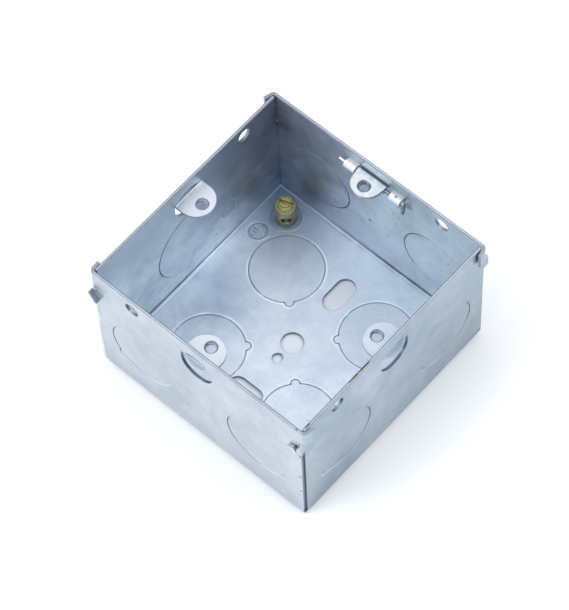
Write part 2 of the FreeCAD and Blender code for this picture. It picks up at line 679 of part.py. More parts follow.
# The sliding lug: a round-ended plate whose straight edge is rolled down round the wire.
def build_adjustable_lug():
    body = new_body("adjustable_lug")
    middle = dim.slider_offset
    half_eye = dim.slider_radius + dim.eye_overhang
    round_y = slider_hole_along - dim.lug_beyond_hole + dim.slider_radius
    under = slider_top - dim.slider_thickness
    plate = new_sketch(body, "slider_plate", "XY_Plane", under)
    draw_round_ended(plate, middle, round_y, rod_y, dim.slider_radius)
    add_pad(body, "slider_plate_pad", plate, dim.slider_thickness)
    collar = new_sketch(body, "slider_collar", "XY_Plane", under - dim.collar_height)
    draw_circle(collar, middle, slider_hole_along, dim.lug_hole_radius + dim.collar_wall)
    add_pad(body, "slider_collar_pad", collar, dim.collar_height + dim.slider_thickness / 2)
    roll = new_sketch(body, "slider_roll", "YZ_Plane", middle)
    draw_circle(roll, rod_y, rod_z, eye_half)
    add_pad(body, "slider_roll_pad", roll, half_eye * 2, midplane=True)
    flats = new_sketch(body, "slider_flats", "YZ_Plane", middle)
    draw_rectangle(flats, (rod_y - eye_half * 0.5, rod_y + eye_half), (rod_z, slider_top))
    flat_pad = add_pad(body, "slider_flats_pad", flats, half_eye * 2, midplane=True)
    doc.recompute()
    back = (rod_y + eye_half).number
    crest = slider_top.number
    corner = body.newObject("PartDesign::Fillet", "slider_corner")
    corner.Base = (flat_pad, edges_where(flat_pad.Shape, lambda point: abs(point.y - back) < 0.001
                                         and abs(point.z - crest) < 0.001))
    bind(corner, "Radius", dim.eye_corner)
    bore = new_sketch(body, "slider_bore", "YZ_Plane", middle)
    draw_circle(bore, rod_y, rod_z, eye_bore)
    add_pocket(body, "slider_bore_pocket", bore, half_eye * 2 + CUT_MARGIN, midplane=True)
    drill = new_sketch(body, "slider_drill", "XY_Plane", slider_top)
    draw_circle(drill, middle, slider_hole_along, dim.lug_hole_radius)
    drill_depth = dim.slider_thickness + dim.collar_height + CUT_MARGIN
    drill_pocket = add_pocket(body, "slider_drill_pocket", drill, drill_depth)
    doc.recompute()
    chamfer = body.newObject("PartDesign::Chamfer", "slider_chamfer")
    centre = Vector(middle.number, slider_hole_along.number, crest)
    radius = dim.lug_hole_radius.number
    chamfer.Base = (drill_pocket, edges_where(drill_pocket.Shape, lambda point: abs(point.z - crest) < 0.001
                                              and abs(point.distanceToPoint(centre) - radius) < 0.001))
    bind(chamfer, "Size", dim.lug_hole_chamfer)
    return body


# The wire: straight through both loops, then bent down past the +X one. It is drawn on its own axis.
def build_lug_rod():
    body = new_body("lug_rod")
    left = -loop_outer_end - dim.rod_stub
    bend_x = loop_outer_end + dim.loop_clearance * 5
    leg_x = bend_x + dim.rod_bend
    leg_z = -dim.rod_bend
    leg_end = leg_z - dim.rod_leg
    path = new_sketch(body, "rod_path", "XZ_Plane")
    along = path.addGeometry(Part.LineSegment(Vector(left.number, 0, 0), Vector(bend_x.number, 0, 0)))
    whole = Part.Circle(Vector(bend_x.number, leg_z.number, 0), Vector(0, 0, 1), dim.rod_bend.number)
    arc = path.addGeometry(Part.ArcOfCircle(whole, 0, math.pi / 2))
    leg = path.addGeometry(Part.LineSegment(Vector(leg_x.number, leg_z.number, 0),
                                            Vector(leg_x.number, leg_end.number, 0)))
    path.addConstraint(Sketcher.Constraint("Coincident", along, 2, arc, 2))
    path.addConstraint(Sketcher.Constraint("Coincident", leg, 1, arc, 1))
    pin_point(path, along, 1, left, 0)
    pin_point(path, arc, 3, bend_x, leg_z)
    pin_point(path, along, 2, bend_x, 0)
    pin_point(path, leg, 2, leg_x, leg_end)
    path.addConstraint(Sketcher.Constraint("Horizontal", arc, 3, arc, 1))
    section = new_sketch(body, "rod_section", "YZ_Plane", left)
    draw_circle(section, 0, 0, dim.rod_radius)
    pipe = body.newObject("PartDesign::AdditivePipe", "rod_pipe")
    pipe.Profile = section
    pipe.Spine = (path, [])
    place(body, (0, rod_y, rod_z), Rotation(Vector(1, 0, 0), dim.rod_lean.number))
    return body


def stand_on_seat(body, turn):
    """Put a body of the terminal on its seat, turned about its own axis."""
    place(body, (terminal_x, terminal_y, terminal_seat), Rotation(Vector(0, 0, 1), turn))


# The terminal pillar, turned from brass, with a riveted tail through the back.
def build_terminal_pillar():
    body = new_body("earth_terminal_pillar")
    radius, edge = dim.pillar_radius, dim.pillar_chamfer
    bore = dim.screw_radius + dim.screw_clearance
    bore_depth = dim.pillar_height - dim.wire_hole_height
    tail_end = -dim.sheet
    profile = new_sketch(body, "pillar_profile", "XZ_Plane")
    draw_polygon(profile, (
        (0, tail_end - dim.rivet_thickness),
        (dim.rivet_radius, tail_end - dim.rivet_thickness),
        (dim.rivet_radius, tail_end),
        (dim.tail_radius, tail_end),
        (dim.tail_radius, 0),
        (radius - edge, 0),
        (radius, edge),
        (radius, dim.pillar_height - edge),
        (radius - edge, dim.pillar_height),
        (bore, dim.pillar_height),
        (bore, dim.pillar_height - bore_depth),
        (0, dim.pillar_height - bore_depth),
    ))
    add_turned(body, "pillar_turned", profile)
    wire_hole = new_sketch(body, "wire_hole", "YZ_Plane")
    draw_circle(wire_hole, 0, dim.wire_hole_height, dim.wire_hole_radius)
    add_pocket(body, "wire_hole_pocket", wire_hole, radius * 2 + CUT_MARGIN, midplane=True)
    stand_on_seat(body, dim.terminal_turn.number)
    return body


# The terminal screw, standing half undone in the pillar as it does on a new box.
def build_terminal_screw():
    body = new_body("earth_terminal_screw")
    head_low = dim.pillar_height + dim.screw_raise
    head_high = head_low + dim.head_height
    shank_end = dim.pillar_height - dim.screw_bite
    edge = dim.head_chamfer
    profile = new_sketch(body, "screw_profile", "XZ_Plane")
    draw_polygon(profile, (
        (0, shank_end),
        (dim.screw_radius - edge, shank_end),
        (dim.screw_radius, shank_end + edge),
        (dim.screw_radius, head_low),
        (dim.head_radius, head_low),
        (dim.head_radius, head_high - edge),
        (dim.head_radius - edge, head_high),
        (0, head_high),
    ))
    add_turned(body, "screw_turned", profile)
    slot = new_sketch(body, "driver_slot", "XY_Plane", head_high)
    half_slot = dim.driver_slot_width / 2
    reach = dim.head_radius + CUT_MARGIN / 2
    draw_rectangle(slot, (-reach, reach), (-half_slot, half_slot))
    add_pocket(body, "driver_slot_pocket", slot, dim.driver_slot_depth)
    stand_on_seat(body, dim.terminal_turn.number + dim.driver_slot_turn.number)
    return body


def check_and_export(sub_parts):
    """Stop on any failed feature or broken solid, then write one STEP file for each sub-part."""
    doc.recompute()
    for feature in doc.Objects:
        if "Invalid" in feature.State or "Error" in feature.State:
            raise RuntimeError(f"{feature.Name} failed: {feature.State}")
    for sub_part in sub_parts:
        shape = sub_part.Shape
        if shape.isNull() or not shape.isValid():
            raise RuntimeError(f"{sub_part.Label} has no valid shape")
        print(sub_part.Label, "solids", len(shape.Solids), "volume", round(shape.Volume, 2))
        shape.exportStep(f"parts/{sub_part.Label}.step")


check_and_export([
    build_box_body(),
    build_adjustable_lug(),
    build_lug_rod(),
    build_terminal_pillar(),
    build_terminal_screw(),
])
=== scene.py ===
import bmesh
import bpy
import math
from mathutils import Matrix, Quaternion, Vector


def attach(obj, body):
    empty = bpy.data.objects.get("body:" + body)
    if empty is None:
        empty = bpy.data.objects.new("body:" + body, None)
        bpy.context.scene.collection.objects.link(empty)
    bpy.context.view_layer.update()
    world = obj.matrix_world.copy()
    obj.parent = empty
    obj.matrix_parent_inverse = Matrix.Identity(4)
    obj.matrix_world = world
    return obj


# Looks of the flush back box: galvanised sheet, a zinc plated sliding lug and a brass earth terminal.
# Lengths are metres, in the part's own frame.

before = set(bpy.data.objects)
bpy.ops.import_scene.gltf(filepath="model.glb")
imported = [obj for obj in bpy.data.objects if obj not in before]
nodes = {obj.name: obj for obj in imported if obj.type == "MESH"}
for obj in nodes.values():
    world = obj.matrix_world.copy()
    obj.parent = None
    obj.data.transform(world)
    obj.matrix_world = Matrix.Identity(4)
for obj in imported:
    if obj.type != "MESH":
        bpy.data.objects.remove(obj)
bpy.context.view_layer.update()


# Driving sizes of the part that the looks follow
HALF = 0.036
SHEET = 0.0009
DEPTH = 0.047
INNER = HALF - SHEET
KNOCKOUT_RADIUS = 0.0105
NOTCH_RADIUS = 0.0013
BACK_KNOCKOUT_ALONG = 0.0162
WALL_KNOCKOUT_ALONG = HALF - 0.0158
WALL_KNOCKOUT_HEIGHT = 0.0205
LARGE_RADIUS = 0.0132
LARGE_HEIGHT = 0.0186
LUG_TOP = 0.0417
LUG_HOLE_ALONG = 0.03015
LUG_HOLE_RADIUS = 0.00155
TERMINAL = (-0.0270, 0.0282)
BOSS_RADIUS = 0.0046
DRIVER_SLOT_TURN = math.radians(20.0)
LOOP_ENDS = (0.0060, 0.0096)
LOOP_HEIGHT = 0.04215
SLIDER_HOLE = (-0.00085, 0.0310)
SLIDER_THREAD = (0.0415, 0.0426)
PILLAR_TOP = 0.0077
SCREW_TOP = 0.0092
DIAGONAL = math.sqrt(0.5)
N_FOOT = (-INNER, INNER, SHEET)

# Sizes of what only the looks have
THIN = 0.0001
MARK = (-0.0300, 0.0200)
WALL_MARK = (0.0142, 0.0150)
MARK_RADIUS = 0.00285
MARK_LINE = 0.0005
MARK_FOOT = SHEET - 0.00002
MARK_TOP = SHEET + 0.00018
THREAD_PITCH = 0.0006
THREAD_DEPTH = 0.00022
THREAD_STEPS = 28
SHEAR_HALF = 0.00013
SHEAR_STEPS = 120
RING_STEPS = 48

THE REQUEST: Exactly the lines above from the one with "for feature in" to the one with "bpy.data.objects.remove(obj)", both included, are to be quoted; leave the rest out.

RESULT OF THIS EXERCISE:
    for feature in doc.Objects:
        if "Invalid" in feature.State or "Error" in feature.State:
            raise RuntimeError(f"{feature.Name} failed: {feature.State}")
    for sub_part in sub_parts:
        shape = sub_part.Shape
        if shape.isNull() or not shape.isValid():
            raise RuntimeError(f"{sub_part.Label} has no valid shape")
        print(sub_part.Label, "solids", len(shape.Solids), "volume", round(shape.Volume, 2))
        shape.exportStep(f"parts/{sub_part.Label}.step")


check_and_export([
    build_box_body(),
    build_adjustable_lug(),
    build_lug_rod(),
    build_terminal_pillar(),
    build_terminal_screw(),
])
=== scene.py ===
import bmesh
import bpy
import math
from mathutils import Matrix, Quaternion, Vector


def attach(obj, body):
    empty = bpy.data.objects.get("body:" + body)
    if empty is None:
        empty = bpy.data.objects.new("body:" + body, None)
        bpy.context.scene.collection.objects.link(empty)
    bpy.context.view_layer.update()
    world = obj.matrix_world.copy()
    obj.parent = empty
    obj.matrix_parent_inverse = Matrix.Identity(4)
    obj.matrix_world = world
    return obj


# Looks of the flush back box: galvanised sheet, a zinc plated sliding lug and a brass earth terminal.
# Lengths are metres, in the part's own frame.

before = set(bpy.data.objects)
bpy.ops.import_scene.gltf(filepath="model.glb")
imported = [obj for obj in bpy.data.objects if obj not in before]
nodes = {obj.name: obj for obj in imported if obj.type == "MESH"}
for obj in nodes.values():
    world = obj.matrix_world.copy()
    obj.parent = None
    obj.data.transform(world)
    obj.matrix_world = Matrix.Identity(4)
for obj in imported:
    if obj.type != "MESH":
        bpy.data.objects.remove(obj)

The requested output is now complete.